USD/JPY holds ground amid Fed dovishness and BoJ uncertainty

  • USDJPY in a tight range, pressured by dovish Fed.

  • Technical outlook remains neutral.

  • Q4 bias leans bearish, with downside risks toward 139.80.

In the last two months, USDJPY has been developing within a tight range of 145.70-149.10reflecting investor caution especially after key central bank decisions. The US dollar softened slightly to around 145.70 following Fed Chair Powell’s dovish remarks, which emphasized labor market weakness over inflation concerns. The Federal Reserve implemented a 25-basis-point rate cut, bringing the funds rate to 4.00–4.25%, and markets are pricing in up to four cuts by mid-2026. Meanwhile, the Bank of Japan maintained a cautious stance, with only a 20% chance of a rate hike priced in, amid political uncertainty following Prime Minister Ishiba’s resignation.
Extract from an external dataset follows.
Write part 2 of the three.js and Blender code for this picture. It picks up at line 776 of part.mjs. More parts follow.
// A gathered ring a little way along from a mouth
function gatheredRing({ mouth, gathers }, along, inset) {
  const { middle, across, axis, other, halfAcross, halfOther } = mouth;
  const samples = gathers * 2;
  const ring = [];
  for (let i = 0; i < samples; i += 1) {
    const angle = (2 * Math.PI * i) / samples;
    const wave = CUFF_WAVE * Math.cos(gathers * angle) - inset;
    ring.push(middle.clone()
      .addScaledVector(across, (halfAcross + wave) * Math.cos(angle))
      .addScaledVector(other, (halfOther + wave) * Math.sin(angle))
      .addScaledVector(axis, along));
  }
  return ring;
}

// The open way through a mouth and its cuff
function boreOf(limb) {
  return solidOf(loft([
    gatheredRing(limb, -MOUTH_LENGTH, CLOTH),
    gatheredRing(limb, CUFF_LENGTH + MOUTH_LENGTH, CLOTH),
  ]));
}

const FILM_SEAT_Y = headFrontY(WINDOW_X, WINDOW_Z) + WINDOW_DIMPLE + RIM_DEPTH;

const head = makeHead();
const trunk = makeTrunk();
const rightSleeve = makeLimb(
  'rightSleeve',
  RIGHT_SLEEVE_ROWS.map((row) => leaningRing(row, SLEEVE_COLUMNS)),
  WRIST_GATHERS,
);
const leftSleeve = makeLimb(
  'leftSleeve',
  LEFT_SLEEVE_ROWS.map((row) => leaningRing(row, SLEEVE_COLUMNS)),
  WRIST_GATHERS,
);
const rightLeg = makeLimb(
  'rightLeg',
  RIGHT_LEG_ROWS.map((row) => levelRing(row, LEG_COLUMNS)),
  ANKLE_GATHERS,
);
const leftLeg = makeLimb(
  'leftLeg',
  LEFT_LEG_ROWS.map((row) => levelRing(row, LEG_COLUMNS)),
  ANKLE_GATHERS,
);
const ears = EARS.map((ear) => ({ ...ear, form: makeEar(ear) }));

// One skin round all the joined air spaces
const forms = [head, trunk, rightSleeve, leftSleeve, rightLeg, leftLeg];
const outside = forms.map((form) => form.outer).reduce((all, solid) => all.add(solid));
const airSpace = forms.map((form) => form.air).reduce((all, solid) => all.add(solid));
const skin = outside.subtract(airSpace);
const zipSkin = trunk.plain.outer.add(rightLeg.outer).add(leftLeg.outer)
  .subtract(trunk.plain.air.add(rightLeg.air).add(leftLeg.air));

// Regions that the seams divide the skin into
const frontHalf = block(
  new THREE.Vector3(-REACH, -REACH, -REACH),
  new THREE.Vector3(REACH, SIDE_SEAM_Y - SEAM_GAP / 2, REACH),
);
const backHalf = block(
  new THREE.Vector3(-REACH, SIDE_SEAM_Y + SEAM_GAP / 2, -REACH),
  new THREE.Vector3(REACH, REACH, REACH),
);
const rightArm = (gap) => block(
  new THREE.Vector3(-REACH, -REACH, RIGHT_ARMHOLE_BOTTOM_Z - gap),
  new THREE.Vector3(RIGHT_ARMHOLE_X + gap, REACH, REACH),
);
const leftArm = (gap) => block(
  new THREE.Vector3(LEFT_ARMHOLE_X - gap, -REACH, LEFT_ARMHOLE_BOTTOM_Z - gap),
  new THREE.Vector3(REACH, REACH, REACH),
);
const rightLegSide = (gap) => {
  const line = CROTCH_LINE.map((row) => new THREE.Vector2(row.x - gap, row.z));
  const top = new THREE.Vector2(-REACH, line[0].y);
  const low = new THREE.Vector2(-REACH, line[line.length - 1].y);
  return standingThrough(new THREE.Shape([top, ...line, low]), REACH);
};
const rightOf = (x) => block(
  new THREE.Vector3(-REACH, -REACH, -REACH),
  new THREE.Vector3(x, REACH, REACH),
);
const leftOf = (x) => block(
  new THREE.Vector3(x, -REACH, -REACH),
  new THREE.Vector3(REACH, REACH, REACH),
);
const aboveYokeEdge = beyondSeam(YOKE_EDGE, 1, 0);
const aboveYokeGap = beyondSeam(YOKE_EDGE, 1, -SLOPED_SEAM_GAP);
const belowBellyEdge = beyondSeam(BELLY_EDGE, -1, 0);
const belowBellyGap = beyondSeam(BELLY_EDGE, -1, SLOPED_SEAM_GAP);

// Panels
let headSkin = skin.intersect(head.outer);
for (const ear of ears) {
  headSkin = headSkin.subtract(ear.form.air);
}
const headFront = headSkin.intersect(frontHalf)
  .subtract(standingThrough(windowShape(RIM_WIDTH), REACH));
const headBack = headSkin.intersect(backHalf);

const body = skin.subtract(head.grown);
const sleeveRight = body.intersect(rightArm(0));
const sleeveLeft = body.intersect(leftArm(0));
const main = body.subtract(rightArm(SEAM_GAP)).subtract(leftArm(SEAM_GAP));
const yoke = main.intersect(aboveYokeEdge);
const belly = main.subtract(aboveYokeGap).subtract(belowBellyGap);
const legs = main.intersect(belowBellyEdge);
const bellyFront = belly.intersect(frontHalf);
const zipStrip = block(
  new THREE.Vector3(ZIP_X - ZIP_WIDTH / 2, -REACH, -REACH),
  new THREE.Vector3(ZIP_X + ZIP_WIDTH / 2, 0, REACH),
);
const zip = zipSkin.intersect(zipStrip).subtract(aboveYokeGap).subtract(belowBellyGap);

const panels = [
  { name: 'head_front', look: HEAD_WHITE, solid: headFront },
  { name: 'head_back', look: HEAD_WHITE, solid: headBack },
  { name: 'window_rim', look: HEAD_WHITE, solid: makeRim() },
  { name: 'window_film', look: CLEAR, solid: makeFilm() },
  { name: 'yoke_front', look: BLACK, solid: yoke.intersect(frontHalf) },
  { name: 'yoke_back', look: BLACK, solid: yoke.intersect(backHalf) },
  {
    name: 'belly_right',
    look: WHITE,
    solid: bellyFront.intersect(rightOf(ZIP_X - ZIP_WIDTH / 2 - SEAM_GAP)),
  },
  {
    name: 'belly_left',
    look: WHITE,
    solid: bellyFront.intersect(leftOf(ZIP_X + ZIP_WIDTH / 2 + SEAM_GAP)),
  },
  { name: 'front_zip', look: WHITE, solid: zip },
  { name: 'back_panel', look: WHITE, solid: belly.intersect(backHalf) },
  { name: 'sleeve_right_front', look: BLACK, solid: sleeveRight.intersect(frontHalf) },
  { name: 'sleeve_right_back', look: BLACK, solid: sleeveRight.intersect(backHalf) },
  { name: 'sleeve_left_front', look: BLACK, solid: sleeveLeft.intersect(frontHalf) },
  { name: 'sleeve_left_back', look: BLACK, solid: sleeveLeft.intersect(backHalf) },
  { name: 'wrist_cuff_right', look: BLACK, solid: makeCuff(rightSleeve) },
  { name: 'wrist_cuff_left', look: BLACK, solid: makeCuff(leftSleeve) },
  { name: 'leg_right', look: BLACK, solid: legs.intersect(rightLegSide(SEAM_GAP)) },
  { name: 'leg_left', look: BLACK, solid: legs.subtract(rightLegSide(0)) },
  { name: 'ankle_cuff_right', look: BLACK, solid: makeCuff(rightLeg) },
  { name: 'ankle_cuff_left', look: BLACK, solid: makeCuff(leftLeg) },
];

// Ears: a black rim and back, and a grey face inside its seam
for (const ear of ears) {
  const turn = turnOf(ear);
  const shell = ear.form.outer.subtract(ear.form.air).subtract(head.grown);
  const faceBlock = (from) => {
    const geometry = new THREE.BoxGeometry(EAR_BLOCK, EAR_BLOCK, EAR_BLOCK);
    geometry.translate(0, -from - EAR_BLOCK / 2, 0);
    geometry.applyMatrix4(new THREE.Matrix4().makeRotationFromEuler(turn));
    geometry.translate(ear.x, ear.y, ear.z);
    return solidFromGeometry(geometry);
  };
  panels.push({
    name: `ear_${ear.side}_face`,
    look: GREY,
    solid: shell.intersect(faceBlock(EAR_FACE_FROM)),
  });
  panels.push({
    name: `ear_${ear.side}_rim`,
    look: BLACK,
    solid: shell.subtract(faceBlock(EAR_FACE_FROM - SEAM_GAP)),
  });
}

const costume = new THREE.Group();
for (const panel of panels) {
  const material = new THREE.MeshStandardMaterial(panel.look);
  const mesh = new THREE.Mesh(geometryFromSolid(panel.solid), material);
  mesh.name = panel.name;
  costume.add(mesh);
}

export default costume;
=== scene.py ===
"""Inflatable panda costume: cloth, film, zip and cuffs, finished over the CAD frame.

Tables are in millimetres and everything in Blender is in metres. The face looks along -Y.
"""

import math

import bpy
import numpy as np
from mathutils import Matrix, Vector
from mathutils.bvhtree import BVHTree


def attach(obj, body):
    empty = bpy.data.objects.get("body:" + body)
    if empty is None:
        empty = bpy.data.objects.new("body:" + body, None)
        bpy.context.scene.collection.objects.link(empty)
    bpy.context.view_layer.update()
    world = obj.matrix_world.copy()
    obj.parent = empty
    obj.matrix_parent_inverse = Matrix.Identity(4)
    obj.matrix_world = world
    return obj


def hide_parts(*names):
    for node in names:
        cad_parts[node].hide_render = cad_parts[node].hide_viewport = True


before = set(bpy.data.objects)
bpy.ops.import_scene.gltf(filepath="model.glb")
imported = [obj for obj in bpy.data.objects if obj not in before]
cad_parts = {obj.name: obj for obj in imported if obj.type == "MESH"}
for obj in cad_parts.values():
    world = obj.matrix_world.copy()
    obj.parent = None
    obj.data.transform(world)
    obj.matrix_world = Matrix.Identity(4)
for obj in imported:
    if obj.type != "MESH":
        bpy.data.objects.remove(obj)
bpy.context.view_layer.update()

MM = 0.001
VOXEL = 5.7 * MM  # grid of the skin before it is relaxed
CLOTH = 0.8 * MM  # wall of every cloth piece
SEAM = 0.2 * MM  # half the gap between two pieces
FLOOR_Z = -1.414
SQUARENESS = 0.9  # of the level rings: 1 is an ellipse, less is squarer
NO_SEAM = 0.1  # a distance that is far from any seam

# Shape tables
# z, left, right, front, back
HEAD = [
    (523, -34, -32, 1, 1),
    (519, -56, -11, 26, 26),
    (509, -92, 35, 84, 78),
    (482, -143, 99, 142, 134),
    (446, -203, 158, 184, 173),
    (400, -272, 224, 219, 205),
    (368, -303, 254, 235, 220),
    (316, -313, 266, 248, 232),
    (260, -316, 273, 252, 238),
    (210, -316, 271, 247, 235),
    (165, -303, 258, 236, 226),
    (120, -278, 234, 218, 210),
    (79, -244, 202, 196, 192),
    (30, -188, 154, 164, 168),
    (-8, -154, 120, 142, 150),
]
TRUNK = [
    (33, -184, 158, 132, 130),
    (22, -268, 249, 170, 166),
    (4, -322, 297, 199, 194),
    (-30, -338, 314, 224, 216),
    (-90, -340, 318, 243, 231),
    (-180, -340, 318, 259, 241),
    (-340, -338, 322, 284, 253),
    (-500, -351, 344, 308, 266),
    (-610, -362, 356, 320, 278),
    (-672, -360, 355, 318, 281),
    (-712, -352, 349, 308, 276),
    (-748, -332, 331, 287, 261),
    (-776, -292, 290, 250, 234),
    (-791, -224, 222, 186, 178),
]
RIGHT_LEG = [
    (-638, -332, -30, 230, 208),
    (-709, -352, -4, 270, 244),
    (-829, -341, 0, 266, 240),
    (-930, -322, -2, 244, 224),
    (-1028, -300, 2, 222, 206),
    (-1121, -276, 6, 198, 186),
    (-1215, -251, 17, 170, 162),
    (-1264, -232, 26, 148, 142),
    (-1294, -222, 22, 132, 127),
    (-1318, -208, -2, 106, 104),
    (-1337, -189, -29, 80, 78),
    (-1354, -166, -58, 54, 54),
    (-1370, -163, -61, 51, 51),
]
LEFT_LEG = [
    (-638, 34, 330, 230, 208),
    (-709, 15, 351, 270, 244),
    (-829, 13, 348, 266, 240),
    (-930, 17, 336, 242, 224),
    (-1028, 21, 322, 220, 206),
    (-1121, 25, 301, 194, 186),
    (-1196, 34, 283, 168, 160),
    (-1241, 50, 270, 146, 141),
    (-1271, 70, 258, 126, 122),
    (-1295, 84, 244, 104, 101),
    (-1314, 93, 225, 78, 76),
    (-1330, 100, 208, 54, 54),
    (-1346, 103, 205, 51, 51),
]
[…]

Technically, USDJPY remains trapped in a long-term descending triangle, with strong support at 139.80. Indicators such as MACD and RSI suggest neutral momentum, with the MACD hovering near the zero line and the RSI near 50. A break above the 50-week simple moving average (SMA) at 148.40 and resistance at 149.10 could open the path toward 151.40 and the long-term downtrend line at 152.50.

In the negative scenario, a drop below 145.70 may expose support at the 200-week SMA near 142.00, and further downside could test the critical 139.80 level that could act as a turning point.

Looking ahead to Q4 2025, forecasts suggest a bearish bias for USDJPY, with expectations of a decline toward 139.80 by year-end. This outlook is driven by continued Fed easing, soft US economic data, and potential yen strength if the BoJ adopts a more hawkish tone.

In conclusion, while short-term consolidation persists, the broader trend favors yen appreciation, especially if US rate cuts accelerate and Japan’s policy stance shifts.